Council’s Arts team also hosted afternoon talks with Anne and Gary Blair in Portrush and Limavady, introducing visitors to the history, heritage, and language of Ulster-Scots in the Borough. This focused on local poets, authors, and the influence of Ulster Scots on place names, while also referring to their work with Irish language scholars on the shared goal to preserve and develop use of the languages.
A ‘Bards by the Bann” event organised by Ulster University lecturer Dr Frank Ferguson included a series of readings by known poets, accompanied by recitations of work carried out by pupils from Coleraine College as part of Ulster University’s Rhyming Weaver Project.

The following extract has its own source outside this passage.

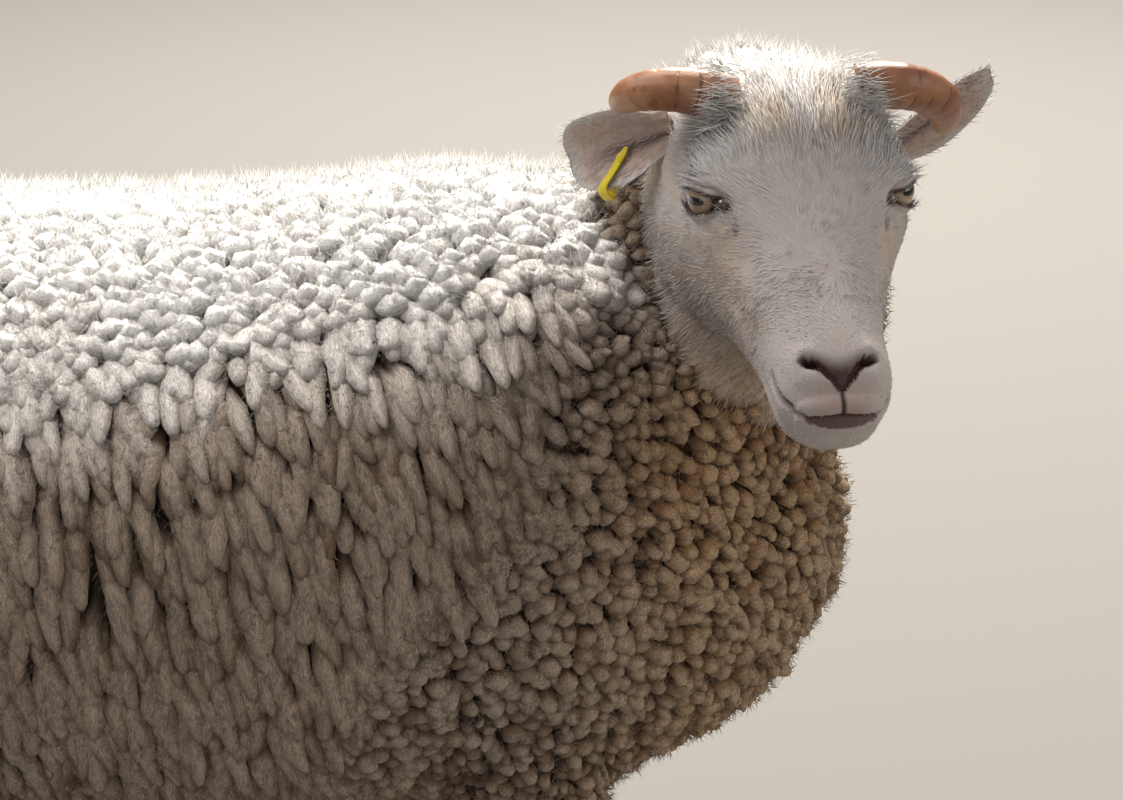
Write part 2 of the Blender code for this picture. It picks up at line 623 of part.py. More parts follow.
def claw_mesh(foot_x, foot_y, inner_side):
    """One of a foot's two claws: flat sole, sloping toe wall, straight inner wall."""
    rings = []
    turn = np.linspace(0, 2 * math.pi, 10, endpoint=False)
    for height, size in CLAW_STEPS:
        along = np.cos(turn) * HOOF_LENGTH / 2 * size
        pointed = np.where(along > 0, 1 - CLAW_POINT * (along / (HOOF_LENGTH / 2)) ** 2, 1.0)
        across = np.sin(turn) * HOOF_WIDTH / 2 * size * pointed
        flat_side = np.maximum(across * inner_side, -HOOF_WIDTH * 0.40) * inner_side
        x = foot_x + CLAW_LEAD + along - height * CLAW_TOE_LEAN * (0.5 + along / HOOF_LENGTH)
        y = foot_y + inner_side * CLAW_SPREAD + flat_side
        rings.append(np.stack([x, y, np.full(len(turn), height)], axis=-1))
    return closed_rings(rings)


def make_foot(label, side, foot_x, foot_y):
    """The two claws of a foot."""
    point, normal = coronet_plane(foot_x)
    for name, inner_side in (("outer", side), ("inner", -side)):
        whole = claw_mesh(foot_x, foot_y, inner_side)
        mesh = half_of(whole, point - normal * GAP / 2, -normal)
        place(f"hoof_{label}_{name}", mesh, "hoof")


def add_dewclaws(leg, side, x, y):
    """Two small blunt claws grown on the leg behind the fetlock."""
    turn = np.linspace(0, 2 * math.pi, 6, endpoint=False)
    for way in (side, -side):
        rings = []
        for share, size in DEWCLAW_STEPS:
            back = np.full(len(turn), x + DEWCLAW_BURIED - share * DEWCLAW_LENGTH)
            across = y + way * DEWCLAW_SPREAD + np.sin(turn) * DEWCLAW_WIDE * size
            rise = DEWCLAW_HEIGHT - share * DEWCLAW_DROP + np.cos(turn) * DEWCLAW_TALL * size
            rings.append(np.stack([back, across, rise], axis=-1))
        carve(leg, closed_rings(rings), "UNION")


def make_leg(label, side, wool, bare, trunk):
    """A leg: its woolly upper part let into the trunk, and its short-haired lower part with the hooves."""
    wool_mesh = leg_form(wool, side, 7, 12)
    carve(trunk, grown(wool_mesh))
    place(f"{label}_upper", wool_mesh, "fleece")
    foot = bare[-2]
    point, normal = coronet_plane(foot.x)
    bare_mesh = leg_form(bare, side, 14, 10)
    below_wool = Vector((0, 0, wool[-1].z - GAP))
    shin = half_of(bare_mesh, below_wool, Vector((0, 0, -1)))
    shin = half_of(shin, point + normal * GAP / 2, normal)
    lower = place(f"{label}_lower", shin, "short_hair")
    foot_y = side * foot.y
    make_foot(label, side, foot.x, foot_y)
    fetlock = bare[5]
    add_dewclaws(lower, side, fetlock.x - fetlock.deep * 0.93, foot_y)


# ------------------------------------------------------------------ the animal
def main():
    """Builds the ewe, piece by piece."""
    for obj in list(bpy.data.objects):
        bpy.data.objects.remove(obj)
    seat = make_head()
    trunk = make_trunk_and_neck(seat)
    make_tail(trunk)
    for label, side in SIDES:
        make_leg(f"foreleg_{label}", side, FORE_WOOL, FORE_BARE, trunk)
        make_leg(f"hindleg_{label}", side, HIND_WOOL, HIND_BARE, trunk)
    for label, side in SIDES:
        make_horn(label, side, seat)
        ear, frame = make_ear(label, side, seat)
        if label == "right":
            make_tag(ear, frame)
    for obj in bpy.data.objects:
        obj.data.transform(Matrix.Translation(BOX_SHIFT))


main()
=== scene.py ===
"""Looks of a small horned ewe in full fleece, standing square with its head turned to its right side.

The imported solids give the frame. One skin replaces every node of flesh and lies inside it by the depth of the
coat. Fleece and hair are solid mesh over that skin. Eyes, horns, hooves and the ear tag are pieces of their
own. All lengths are metres. The head is worked out in its own frame: along to the nose, across to its left,
up to its crown.
"""

from __future__ import annotations

import json
import logging
import math
from dataclasses import dataclass, field, replace
from enum import Enum
from typing import Callable, ClassVar, Iterable, Sequence

import bpy
import numpy as np
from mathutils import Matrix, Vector
from mathutils.bvhtree import BVHTree
from mathutils.kdtree import KDTree

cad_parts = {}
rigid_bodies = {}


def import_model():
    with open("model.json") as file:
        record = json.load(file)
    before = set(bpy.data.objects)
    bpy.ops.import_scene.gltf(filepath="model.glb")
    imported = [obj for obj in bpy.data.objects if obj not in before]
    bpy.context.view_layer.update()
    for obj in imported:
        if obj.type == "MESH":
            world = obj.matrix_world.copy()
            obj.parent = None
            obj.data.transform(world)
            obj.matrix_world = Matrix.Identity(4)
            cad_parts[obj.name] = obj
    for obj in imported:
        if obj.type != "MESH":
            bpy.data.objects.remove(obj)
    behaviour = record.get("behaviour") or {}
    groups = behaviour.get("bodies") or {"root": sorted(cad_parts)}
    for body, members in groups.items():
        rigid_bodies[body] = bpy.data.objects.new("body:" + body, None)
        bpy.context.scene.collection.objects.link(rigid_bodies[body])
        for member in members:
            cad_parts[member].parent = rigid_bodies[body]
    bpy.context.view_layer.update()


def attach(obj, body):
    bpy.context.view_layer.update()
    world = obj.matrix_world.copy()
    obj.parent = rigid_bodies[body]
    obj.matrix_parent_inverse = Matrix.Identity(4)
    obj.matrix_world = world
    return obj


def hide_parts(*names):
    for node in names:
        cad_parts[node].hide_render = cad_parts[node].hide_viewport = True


LOG = logging.getLogger("ewe")
BODY = "root"
SIDES = {"left": 1.0, "right": -1.0}
SPINE_SHIFT = np.array((0.0057, 0.0320, 0.0))  # from the spine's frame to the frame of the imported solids
AHEAD = np.array((1.0, 0.0, 0.0))
LEFT = np.array((0.0, 1.0, 0.0))
UP = np.array((0.0, 0.0, 1.0))
LATTICE_PRIMES = np.array((73856093, 19349663, 83492791))
SEED_PRIME = 2654435761
MIXING_PRIME = 1274126177


# ---------------------------------------------------------------- arithmetic on arrays
def smoothstep(low: float, high: float, value: np.ndarray) -> np.ndarray:
    """Rises smoothly from 0 at low to 1 at high: t*t*(3 - 2t), where t is the clipped share of the way.

    Args:
        low: value at which the step starts.
        high: value at which it ends; it may be below low.
        value: where to work it out.

    Returns:
        Values from 0 to 1.
    """
    share = np.clip((value - low) / (high - low), 0.0, 1.0)
    return share * share * (3.0 - 2.0 * share)


def unit(vectors: np.ndarray) -> np.ndarray:
    """Vectors scaled to length 1 along the last axis."""
    return vectors / np.maximum(np.linalg.norm(vectors, axis=-1, keepdims=True), 1e-12)


def tangent(vectors: np.ndarray, normals: np.ndarray) -> np.ndarray:
    """The vectors without their part along the normals, scaled to length 1."""
    return unit(vectors - (vectors * normals).sum(-1, keepdims=True) * normals)


def bell(points: np.ndarray, centre: Sequence[float], reach: Sequence[float]) -> np.ndarray:
    """A round-topped hump: exp(-q), q the squared distance from centre in units of reach."""
    return np.exp(-(((points - np.array(centre)) / np.array(reach)) ** 2).sum(-1))


def line_distance(points: np.ndarray, path: Sequence[Sequence[float]]) -> np.ndarray:
    """Distance from each point to a broken line: the least distance to any of its straight pieces."""
    best = np.full(points.shape[:-1], 1e9)
    corners = np.array(path, float)
    for start, end in zip(corners, corners[1:]):
        way = end - start
        share = np.clip(((points - start) @ way) / max(way @ way, 1e-12), 0.0, 1.0)
        best = np.minimum(best, np.linalg.norm(points - start - share[..., None] * way, axis=-1))
    return best


def line_share(points: np.ndarray, path: Sequence[Sequence[float]]) -> np.ndarray:
    """How far along the line from the path's first to its last corner each point lies, from 0 to 1."""
    start, end = np.array(path[0], float), np.array(path[-1], float)
    way = end - start
    return np.clip(((points - start) @ way) / (way @ way), 0.0, 1.0)


def lattice_noise(points: np.ndarray, cell: float, seed: int) -> np.ndarray:
    """Smooth noise from -1 to 1: random values on a cubic lattice, blended by smoothstep inside each cell.

    Args:
        points: places, any leading shape, 3 last.
        cell: size of a lattice cell.
        seed: picks another field.

    Returns:
        One value for each point.
    """
    scaled = points / cell
    base = np.floor(scaled)
    share = scaled - base
    share = share * share * (3.0 - 2.0 * share)
    base = base.astype(np.int64)
    total = np.zeros(points.shape[:-1])
    for corner in range(8):
        step = np.array((corner & 1, corner >> 1 & 1, corner >> 2 & 1))
        weight = np.prod(np.where(step == 1, share, 1.0 - share), axis=-1)
        mixed = np.bitwise_xor.reduce((base + step) * LATTICE_PRIMES, axis=-1) ^ (seed * SEED_PRIME)
        mixed = (mixed ^ (mixed >> 13)) * MIXING_PRIME & 0x7FFFFFFF
        mixed = (mixed ^ (mixed >> 16)) & 0xFFFF
        total += weight * (mixed / 32767.5 - 1.0)
    return total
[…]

Dr Ferguson said: “I am delighted that we were able to host the Bards by the Bann event with the Riverside Theatre both in person at the Coleraine campus of Ulster University, and online.
“It was a great honour to introduce the work of brilliant poets Anne McMaster, Angeline King and Stuart Paterson and very exciting to hear the creative writing of a new generation of excellent poets from Coleraine College.
“I am very grateful to the Ulster-Scots Agency for their support for this project and I look forward very much to further events and workshops in the coming years.”
The closing event for Leid Week, a selection of Ulster Scots influenced tunes due to be performed by the ‘Buttermilk Loney’ band at Portstewart Promenade, was postponed due to Storm Arwen, but will be rearranged for January.
The events received financial support from The Executive Office as part of the District Councils Good Relations Programme and supports the T:BUC strategy (Together Building a United Community).